'''
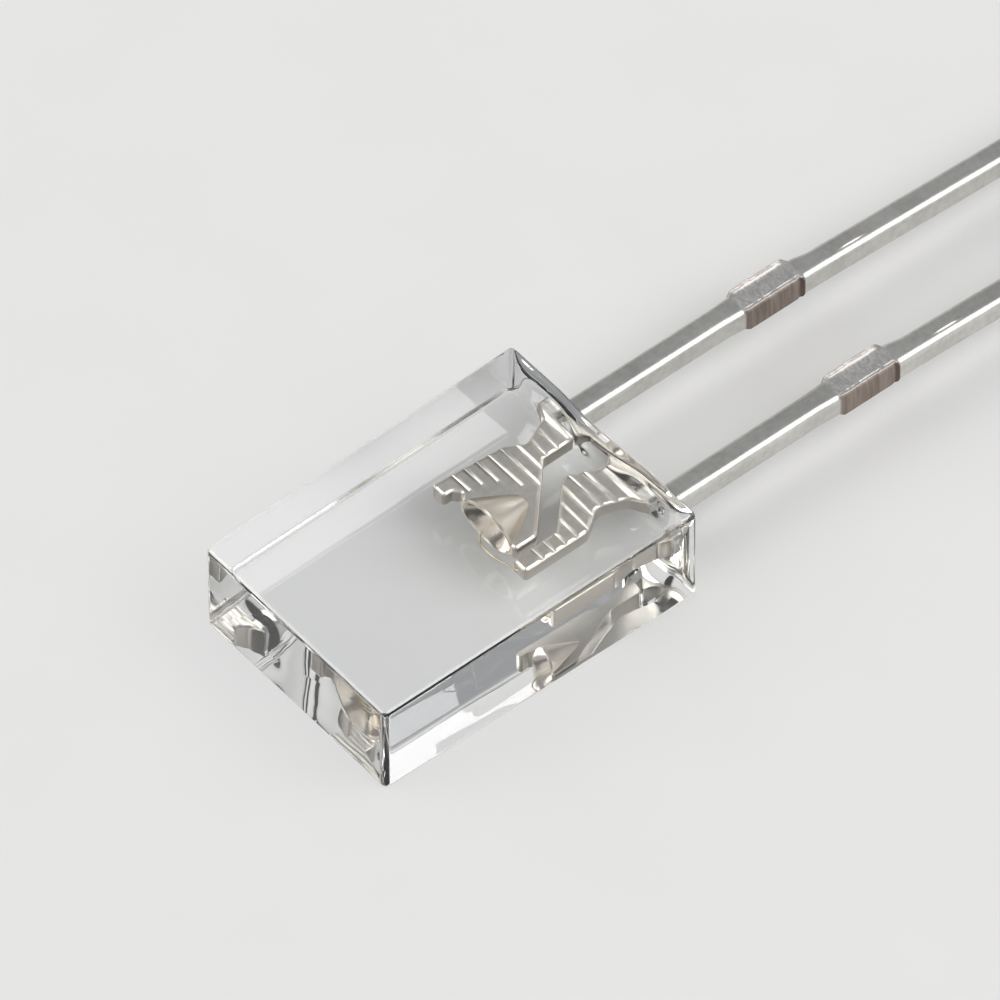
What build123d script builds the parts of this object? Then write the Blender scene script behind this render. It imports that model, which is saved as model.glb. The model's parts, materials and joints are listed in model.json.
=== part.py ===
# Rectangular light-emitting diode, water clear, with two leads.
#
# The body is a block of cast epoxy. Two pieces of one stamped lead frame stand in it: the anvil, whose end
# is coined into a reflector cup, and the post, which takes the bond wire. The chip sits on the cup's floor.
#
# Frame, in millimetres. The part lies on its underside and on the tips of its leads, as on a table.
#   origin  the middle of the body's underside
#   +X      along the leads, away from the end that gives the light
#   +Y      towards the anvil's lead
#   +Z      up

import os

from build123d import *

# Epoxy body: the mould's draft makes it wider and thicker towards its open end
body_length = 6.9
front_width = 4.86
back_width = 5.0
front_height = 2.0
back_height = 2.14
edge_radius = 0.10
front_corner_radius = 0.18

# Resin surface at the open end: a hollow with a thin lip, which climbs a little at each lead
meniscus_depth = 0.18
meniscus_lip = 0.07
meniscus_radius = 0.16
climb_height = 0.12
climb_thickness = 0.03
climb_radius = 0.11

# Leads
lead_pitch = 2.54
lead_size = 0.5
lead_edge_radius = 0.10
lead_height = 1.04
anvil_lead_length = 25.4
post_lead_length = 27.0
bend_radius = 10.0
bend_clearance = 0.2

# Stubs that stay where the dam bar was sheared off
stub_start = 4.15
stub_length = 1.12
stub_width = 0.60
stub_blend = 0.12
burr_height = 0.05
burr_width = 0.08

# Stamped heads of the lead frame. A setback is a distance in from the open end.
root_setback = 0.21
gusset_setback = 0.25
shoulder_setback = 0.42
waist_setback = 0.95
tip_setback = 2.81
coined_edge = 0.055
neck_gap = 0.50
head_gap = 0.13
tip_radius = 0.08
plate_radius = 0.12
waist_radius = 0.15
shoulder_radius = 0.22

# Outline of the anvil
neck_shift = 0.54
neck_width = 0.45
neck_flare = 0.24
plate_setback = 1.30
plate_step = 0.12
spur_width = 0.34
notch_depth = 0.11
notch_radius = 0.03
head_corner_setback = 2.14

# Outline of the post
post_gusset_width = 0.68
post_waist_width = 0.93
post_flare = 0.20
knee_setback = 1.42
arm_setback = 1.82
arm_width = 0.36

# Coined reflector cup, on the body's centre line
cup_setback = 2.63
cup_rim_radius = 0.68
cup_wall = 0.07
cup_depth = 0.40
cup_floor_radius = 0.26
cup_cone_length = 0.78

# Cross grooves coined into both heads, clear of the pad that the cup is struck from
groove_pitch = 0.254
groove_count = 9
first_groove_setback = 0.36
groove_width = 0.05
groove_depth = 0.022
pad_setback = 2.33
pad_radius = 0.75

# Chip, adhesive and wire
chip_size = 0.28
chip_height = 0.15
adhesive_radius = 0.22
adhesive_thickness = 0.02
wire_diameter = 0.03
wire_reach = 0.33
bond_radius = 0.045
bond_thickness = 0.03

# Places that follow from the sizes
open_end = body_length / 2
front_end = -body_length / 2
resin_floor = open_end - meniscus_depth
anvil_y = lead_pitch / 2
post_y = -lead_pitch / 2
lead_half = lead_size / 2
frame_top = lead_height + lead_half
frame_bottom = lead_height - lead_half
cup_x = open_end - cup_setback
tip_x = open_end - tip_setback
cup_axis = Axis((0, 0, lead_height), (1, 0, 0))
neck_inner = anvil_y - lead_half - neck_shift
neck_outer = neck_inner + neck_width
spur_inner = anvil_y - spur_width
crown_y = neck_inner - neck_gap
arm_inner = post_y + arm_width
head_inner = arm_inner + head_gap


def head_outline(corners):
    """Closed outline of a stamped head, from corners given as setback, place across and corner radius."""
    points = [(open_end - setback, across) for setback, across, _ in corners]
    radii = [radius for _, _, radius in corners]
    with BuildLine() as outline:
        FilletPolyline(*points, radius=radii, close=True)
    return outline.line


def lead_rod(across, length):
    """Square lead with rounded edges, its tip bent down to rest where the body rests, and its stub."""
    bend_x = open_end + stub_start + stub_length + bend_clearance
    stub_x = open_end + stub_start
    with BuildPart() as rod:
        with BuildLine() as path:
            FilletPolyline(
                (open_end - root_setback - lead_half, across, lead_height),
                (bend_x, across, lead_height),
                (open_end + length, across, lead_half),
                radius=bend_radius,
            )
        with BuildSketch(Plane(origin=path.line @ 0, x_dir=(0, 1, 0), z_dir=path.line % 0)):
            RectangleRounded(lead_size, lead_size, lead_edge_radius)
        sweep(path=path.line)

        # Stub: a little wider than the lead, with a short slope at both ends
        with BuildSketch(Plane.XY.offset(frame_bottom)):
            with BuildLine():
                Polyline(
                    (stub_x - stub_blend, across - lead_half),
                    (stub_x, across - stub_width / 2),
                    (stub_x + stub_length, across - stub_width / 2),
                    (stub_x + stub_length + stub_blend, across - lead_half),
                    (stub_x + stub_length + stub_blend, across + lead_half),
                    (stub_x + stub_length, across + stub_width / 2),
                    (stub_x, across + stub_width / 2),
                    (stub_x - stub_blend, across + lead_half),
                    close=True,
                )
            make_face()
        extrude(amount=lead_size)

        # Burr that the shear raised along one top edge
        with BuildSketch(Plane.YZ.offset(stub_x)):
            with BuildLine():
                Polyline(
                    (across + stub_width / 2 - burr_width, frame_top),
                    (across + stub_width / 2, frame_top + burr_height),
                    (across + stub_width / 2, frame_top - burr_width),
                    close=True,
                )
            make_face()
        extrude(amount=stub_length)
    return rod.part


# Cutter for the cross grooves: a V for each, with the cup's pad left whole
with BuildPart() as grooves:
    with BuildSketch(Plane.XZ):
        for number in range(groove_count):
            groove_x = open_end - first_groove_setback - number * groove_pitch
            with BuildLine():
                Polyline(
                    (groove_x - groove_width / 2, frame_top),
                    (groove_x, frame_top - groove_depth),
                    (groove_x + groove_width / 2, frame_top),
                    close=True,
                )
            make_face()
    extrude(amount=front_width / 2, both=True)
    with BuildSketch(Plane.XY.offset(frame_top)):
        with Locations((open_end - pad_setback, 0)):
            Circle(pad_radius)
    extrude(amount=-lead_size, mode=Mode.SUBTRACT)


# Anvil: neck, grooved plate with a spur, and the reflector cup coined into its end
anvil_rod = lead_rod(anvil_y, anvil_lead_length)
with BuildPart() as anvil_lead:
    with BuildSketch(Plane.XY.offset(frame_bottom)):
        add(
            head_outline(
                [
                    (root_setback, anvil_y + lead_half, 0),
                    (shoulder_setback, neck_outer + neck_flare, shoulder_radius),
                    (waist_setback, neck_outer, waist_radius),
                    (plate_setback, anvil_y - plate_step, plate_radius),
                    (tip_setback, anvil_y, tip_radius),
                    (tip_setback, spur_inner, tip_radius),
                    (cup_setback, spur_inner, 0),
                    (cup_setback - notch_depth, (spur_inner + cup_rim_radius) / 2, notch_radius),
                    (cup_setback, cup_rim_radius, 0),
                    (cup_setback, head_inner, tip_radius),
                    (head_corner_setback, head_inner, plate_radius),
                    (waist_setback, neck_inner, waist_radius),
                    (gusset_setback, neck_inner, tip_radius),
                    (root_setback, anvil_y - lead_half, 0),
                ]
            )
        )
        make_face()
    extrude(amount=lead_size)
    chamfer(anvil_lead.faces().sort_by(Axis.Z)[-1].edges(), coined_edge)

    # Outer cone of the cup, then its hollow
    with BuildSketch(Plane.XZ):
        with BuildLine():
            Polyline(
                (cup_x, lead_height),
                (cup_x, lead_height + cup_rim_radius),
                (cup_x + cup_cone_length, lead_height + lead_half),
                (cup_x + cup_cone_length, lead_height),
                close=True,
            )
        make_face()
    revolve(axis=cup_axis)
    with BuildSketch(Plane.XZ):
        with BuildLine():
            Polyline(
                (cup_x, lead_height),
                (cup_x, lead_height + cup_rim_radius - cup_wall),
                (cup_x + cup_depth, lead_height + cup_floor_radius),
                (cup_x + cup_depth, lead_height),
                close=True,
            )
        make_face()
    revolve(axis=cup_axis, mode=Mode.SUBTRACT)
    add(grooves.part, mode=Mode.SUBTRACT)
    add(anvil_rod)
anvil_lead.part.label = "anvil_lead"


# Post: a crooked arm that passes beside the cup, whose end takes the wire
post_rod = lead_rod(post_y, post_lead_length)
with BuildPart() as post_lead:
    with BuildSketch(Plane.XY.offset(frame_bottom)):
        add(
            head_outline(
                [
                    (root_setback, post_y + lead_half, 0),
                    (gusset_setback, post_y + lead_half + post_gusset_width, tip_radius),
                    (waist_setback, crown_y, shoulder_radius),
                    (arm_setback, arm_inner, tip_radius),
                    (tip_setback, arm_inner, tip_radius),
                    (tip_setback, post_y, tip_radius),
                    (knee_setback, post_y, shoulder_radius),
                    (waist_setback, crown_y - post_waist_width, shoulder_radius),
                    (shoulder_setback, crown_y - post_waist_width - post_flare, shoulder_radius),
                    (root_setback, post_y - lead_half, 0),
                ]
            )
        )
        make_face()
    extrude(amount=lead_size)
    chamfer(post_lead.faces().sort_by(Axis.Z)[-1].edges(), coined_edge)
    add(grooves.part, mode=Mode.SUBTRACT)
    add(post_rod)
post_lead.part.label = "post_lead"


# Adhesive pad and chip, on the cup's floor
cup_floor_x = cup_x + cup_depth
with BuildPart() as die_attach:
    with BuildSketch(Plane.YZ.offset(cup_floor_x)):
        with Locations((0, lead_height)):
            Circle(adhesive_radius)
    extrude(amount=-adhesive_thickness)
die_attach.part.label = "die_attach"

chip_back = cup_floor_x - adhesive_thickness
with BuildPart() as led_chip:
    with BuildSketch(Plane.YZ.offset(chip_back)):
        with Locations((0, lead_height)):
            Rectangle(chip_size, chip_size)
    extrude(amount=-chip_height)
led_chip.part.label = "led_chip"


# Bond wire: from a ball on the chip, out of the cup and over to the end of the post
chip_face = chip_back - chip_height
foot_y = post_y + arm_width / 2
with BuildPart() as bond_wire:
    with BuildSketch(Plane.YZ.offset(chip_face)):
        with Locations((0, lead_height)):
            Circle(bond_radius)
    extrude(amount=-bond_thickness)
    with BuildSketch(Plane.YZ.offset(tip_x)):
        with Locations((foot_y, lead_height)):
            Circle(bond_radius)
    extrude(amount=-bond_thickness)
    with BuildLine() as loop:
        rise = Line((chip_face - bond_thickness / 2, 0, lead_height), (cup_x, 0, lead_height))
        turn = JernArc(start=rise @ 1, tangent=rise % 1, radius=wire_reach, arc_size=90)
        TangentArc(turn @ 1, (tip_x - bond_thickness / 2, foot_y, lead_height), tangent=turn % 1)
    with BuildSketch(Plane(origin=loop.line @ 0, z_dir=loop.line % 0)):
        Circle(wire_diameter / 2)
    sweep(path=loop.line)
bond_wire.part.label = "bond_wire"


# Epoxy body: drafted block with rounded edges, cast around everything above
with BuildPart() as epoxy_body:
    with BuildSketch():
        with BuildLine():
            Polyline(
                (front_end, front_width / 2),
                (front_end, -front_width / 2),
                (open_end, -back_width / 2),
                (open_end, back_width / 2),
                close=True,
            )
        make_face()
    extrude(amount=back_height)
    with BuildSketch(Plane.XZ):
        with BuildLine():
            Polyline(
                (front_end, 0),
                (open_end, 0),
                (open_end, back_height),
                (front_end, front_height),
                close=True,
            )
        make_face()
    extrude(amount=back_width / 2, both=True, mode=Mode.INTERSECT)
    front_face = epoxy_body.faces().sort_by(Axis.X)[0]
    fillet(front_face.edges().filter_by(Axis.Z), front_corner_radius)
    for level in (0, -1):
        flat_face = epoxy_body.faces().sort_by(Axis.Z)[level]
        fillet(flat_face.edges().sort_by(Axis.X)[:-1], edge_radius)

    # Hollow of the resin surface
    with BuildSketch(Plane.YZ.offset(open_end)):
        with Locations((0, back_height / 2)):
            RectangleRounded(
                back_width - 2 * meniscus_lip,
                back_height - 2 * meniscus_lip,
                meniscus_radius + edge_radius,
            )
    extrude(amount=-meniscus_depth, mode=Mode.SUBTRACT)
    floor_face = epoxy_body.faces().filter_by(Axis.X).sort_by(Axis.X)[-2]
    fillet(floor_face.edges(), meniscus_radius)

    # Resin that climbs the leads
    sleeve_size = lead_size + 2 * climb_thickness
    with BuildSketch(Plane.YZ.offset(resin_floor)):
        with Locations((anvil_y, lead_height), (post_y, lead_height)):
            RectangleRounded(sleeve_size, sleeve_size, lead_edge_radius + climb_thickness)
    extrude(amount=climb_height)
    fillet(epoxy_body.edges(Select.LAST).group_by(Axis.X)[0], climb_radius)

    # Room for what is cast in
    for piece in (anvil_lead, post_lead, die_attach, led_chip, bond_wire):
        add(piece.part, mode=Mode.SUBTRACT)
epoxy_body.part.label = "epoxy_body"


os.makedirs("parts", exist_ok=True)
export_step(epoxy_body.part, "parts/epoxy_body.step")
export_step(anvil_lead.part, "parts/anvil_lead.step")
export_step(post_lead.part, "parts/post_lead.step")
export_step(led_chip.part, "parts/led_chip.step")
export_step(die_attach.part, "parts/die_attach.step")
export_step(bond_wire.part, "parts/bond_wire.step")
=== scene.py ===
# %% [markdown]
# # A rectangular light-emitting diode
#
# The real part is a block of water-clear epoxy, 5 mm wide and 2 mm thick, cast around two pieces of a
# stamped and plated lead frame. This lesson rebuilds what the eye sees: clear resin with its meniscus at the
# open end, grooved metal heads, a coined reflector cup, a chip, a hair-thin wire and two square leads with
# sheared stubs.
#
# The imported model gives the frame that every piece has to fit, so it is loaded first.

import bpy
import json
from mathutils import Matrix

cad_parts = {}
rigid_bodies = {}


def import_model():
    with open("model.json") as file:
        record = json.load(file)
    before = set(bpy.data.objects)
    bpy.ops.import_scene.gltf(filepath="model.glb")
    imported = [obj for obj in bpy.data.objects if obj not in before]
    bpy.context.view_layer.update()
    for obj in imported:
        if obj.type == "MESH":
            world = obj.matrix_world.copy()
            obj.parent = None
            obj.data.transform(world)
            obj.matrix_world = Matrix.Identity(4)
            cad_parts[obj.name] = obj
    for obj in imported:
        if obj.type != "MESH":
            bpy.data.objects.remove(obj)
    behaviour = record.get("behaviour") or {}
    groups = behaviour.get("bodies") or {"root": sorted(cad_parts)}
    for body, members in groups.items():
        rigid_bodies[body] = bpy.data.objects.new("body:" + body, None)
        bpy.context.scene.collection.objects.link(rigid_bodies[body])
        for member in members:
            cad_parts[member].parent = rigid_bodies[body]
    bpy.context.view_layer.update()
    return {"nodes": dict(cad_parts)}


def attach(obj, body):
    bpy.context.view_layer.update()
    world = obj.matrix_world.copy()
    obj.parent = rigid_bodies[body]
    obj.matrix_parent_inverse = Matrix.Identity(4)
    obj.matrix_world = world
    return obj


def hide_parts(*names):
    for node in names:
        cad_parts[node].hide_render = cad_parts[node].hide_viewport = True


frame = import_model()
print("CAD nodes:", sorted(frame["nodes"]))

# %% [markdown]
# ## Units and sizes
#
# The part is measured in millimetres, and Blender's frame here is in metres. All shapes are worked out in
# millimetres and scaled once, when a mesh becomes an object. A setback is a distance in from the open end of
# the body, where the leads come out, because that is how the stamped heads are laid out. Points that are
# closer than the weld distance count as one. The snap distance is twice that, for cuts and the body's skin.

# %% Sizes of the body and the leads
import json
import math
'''
» **EXERCISE DETAILS**:
Repeat exactly, and only, the lines from the one containing "# Room for what is cast in" through the one containing "# The imported", both included.

» **THE SOLUTION**:
    # Room for what is cast in
    for piece in (anvil_lead, post_lead, die_attach, led_chip, bond_wire):
        add(piece.part, mode=Mode.SUBTRACT)
epoxy_body.part.label = "epoxy_body"


os.makedirs("parts", exist_ok=True)
export_step(epoxy_body.part, "parts/epoxy_body.step")
export_step(anvil_lead.part, "parts/anvil_lead.step")
export_step(post_lead.part, "parts/post_lead.step")
export_step(led_chip.part, "parts/led_chip.step")
export_step(die_attach.part, "parts/die_attach.step")
export_step(bond_wire.part, "parts/bond_wire.step")
=== scene.py ===
# %% [markdown]
# # A rectangular light-emitting diode
#
# The real part is a block of water-clear epoxy, 5 mm wide and 2 mm thick, cast around two pieces of a
# stamped and plated lead frame. This lesson rebuilds what the eye sees: clear resin with its meniscus at the
# open end, grooved metal heads, a coined reflector cup, a chip, a hair-thin wire and two square leads with
# sheared stubs.
#
# The imported model gives the frame that every piece has to fit, so it is loaded first.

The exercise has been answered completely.